The affirmative action debate came to Harvard this spring, after five candidates, including affirmative action opponent Ron Unz ’83, unsuccessfully ran for the Board of Overseers on a platform they called “Free Harvard, Fair Harvard,” arguing that the University’s admissions policies discriminate against Asian Americans. Three Asian-American applicants sued Harvard in 2014, arguing that the University’s race-conscious admissions policy amounts to an Asian quota (the case is pending in federal court). The narrative has drawn increasing national attention, and may mark a new frontier of challenges to affirmative action. Others have attempted to delink the question of affirmative action from discrimination against Asian Americans.
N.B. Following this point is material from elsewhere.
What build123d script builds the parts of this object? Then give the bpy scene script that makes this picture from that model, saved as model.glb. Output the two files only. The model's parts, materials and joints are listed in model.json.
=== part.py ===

Yascha Mounk, a lecturer on political theory at Harvard, argued in The New York Times that Harvard does impose an Asian quota, but that it should be addressed separately from affirmative action.  

The University has a continuing interest in affirmative action litigation, as a vocal advocate of race-conscious admissions and as the subject of unsparing public scrutiny for its admissions practices. Bakke, the foundational 1978 Supreme Court case that struck down quota-based affirmative action, cited Harvard’s holistic process as a model affirmative action policy. Fisher won’t mark the end of affirmative action that many had feared, but challenges to race-conscious admissions, at Harvard and elsewhere, are sure to continue.